L’Ecume des jours est-il adaptable au cinéma ? Comment retranscrire la beauté funambule et l’humeur fantasque de la prose de Boris Vian ? Bien avant Michel Gondry, Charles Belmont, qui tournait là son premier film, s’était posé ces questions, avec cette première adaptation du chef-d’œuvre de l’écrivain. Surréaliste et virevoltant, cet Ecume des jours millésime 1968 profitait du vent de liberté qu’avait fait souffler la Nouvelle Vague sur le cinéma français et réunissait à l’écran une nouvelle génération d’acteurs : Jacques Perrin, Marie-France Pisier, Sami Frey… Pierre Henry, pionnier de la musique électronique, se chargeait quant à lui de la bande-son. Mais le film, sorti sur les écrans fin mars 1968, ne rencontra pas le public – c’est d’autant plus regrettable que c’est justement à la fin des années soixante que le livre, qui n’avait pas eu de succès du vivant de Vian, commençait à devenir « culte ».

L’Herbe rouge (Pierre Kast, 1985)

Compagnon de route de la Nouvelle Vague, Pierre Kast avait collaboré à des projets de films avec Boris Vian et l’avait dirigé dans Le Bel Age, sorti en 1960 – faisant regretter au passage que l’écrivain soit mort trop tôt pour voir s’épanouir le mouvement cinématographique qui allait secouer le cinéma français et dont l’insolence l’aurait sans doute réjoui. En 1985 fut diffusé le téléfilm L’Herbe rouge, adaptation du livre de Boris Vian paru en 1950 dans lequel un homme revit des moments passés de son existence – la télévision française n’était alors pas avare d’expérimentations dans le domaine de la science-fiction. Le casting de cette production audacieuse réunissait Jean Sorel, Jean-Pierre Léaud, Yves Robert, Jacques Perrin, Jean-Claude Brialy et Françoise Arnoul.  

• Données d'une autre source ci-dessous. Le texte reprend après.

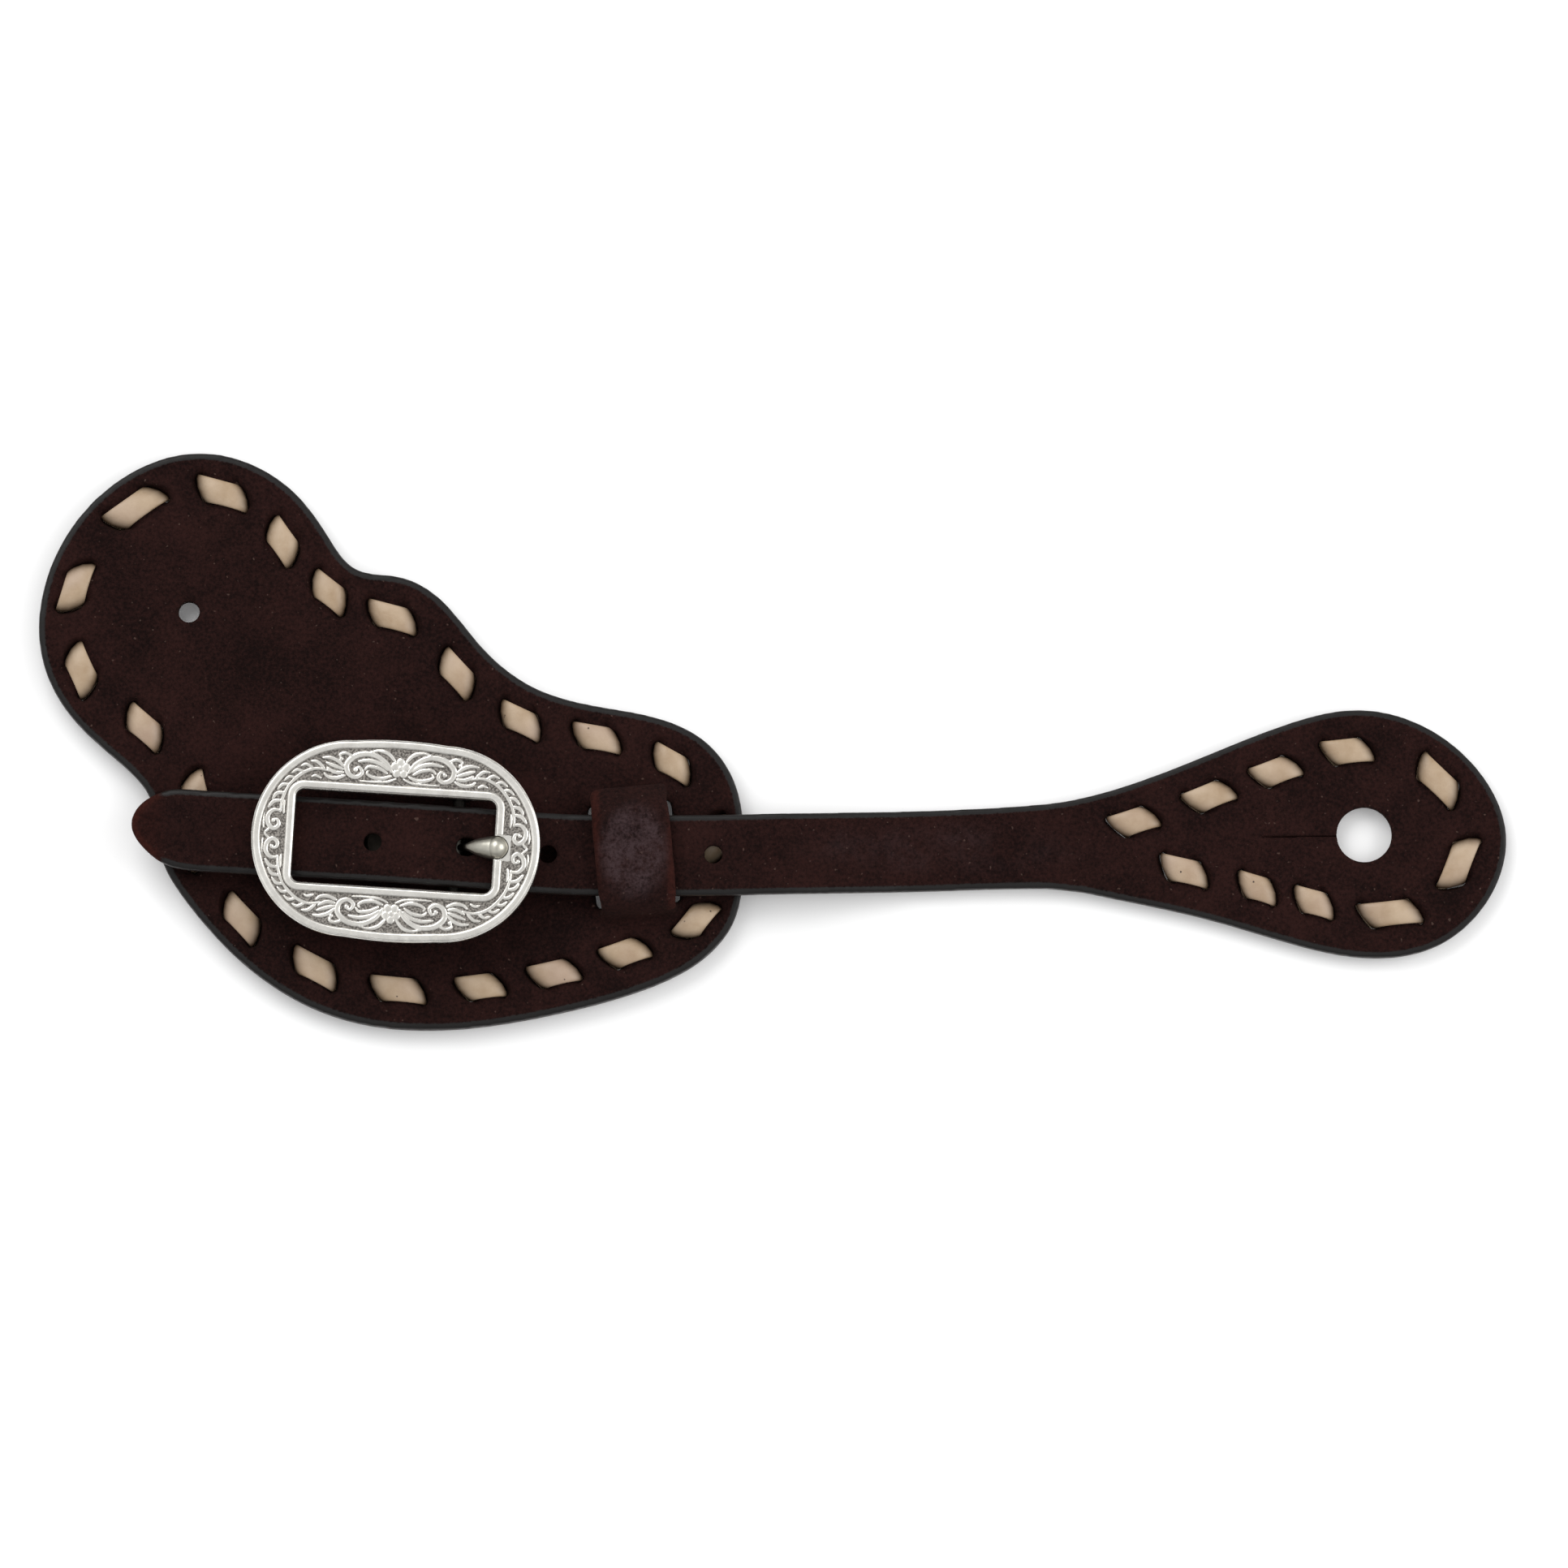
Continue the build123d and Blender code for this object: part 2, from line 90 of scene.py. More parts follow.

L’Ecume des jours (Michel Gondry, 2013)

Deuxième adaptation de l’histoire d’amour tragique entre Colin et Chloé, qui prouve que Michel Gondry et Boris Vian étaient faits pour se rencontrer. La veine surréaliste du livre est mise en valeur par les inventions artisanales loufoques du réalisateur de Eternal Sunshine of the Spotless Mind, qui envisage son film comme une quête esthétique, où il s’agit de trouver des équivalences visuelles aux idées folles du poète et de faire ressentir au spectateur du 21ème siècle la modernité que symbolisait ce livre quand il fut publié en 1947. Le casting (Audrey Tautou, Romain Duris, Gad Elmaleh, Omar Sy…) joue le jeu et contribue à l’audace d’un film inclassable.

 

Collection Rue des Ravissantes : Boris Vian fait son cinéma (collectif, 2014)

En 1977, l’éditeur Christian Bourgois avait réuni plusieurs scénarios de courts métrages non réalisés, écrits par Boris Vian, dans le recueil Rue des Ravissantes. En 2015, cinq de ses scénarios furent adaptés dans une collection de courts métrages diffusés sur France 2 et France 3 : L’Autostoppeur, par Julien Paolini, Notre Faust, par Elsa Blayau et Chloé Larouchi, De quoi je me mêle, par Pablo Larcuen, Le Cowboy de Normandie, par Clémence Madeleine-Perdrillat, et Rue des Ravissantes, par Anne-Laure Daffis et Léo Marchand. Chaque film court était accompagné de la reprise d’une chanson de Vian (par Julien Doré ou Alex Beaupain, par exemple). Cocasse, mélancolique, farfelu, jazzy, grinçant… Très différents les uns des autres, ces films illustraient chacun une facette différente d’un artiste protéiforme.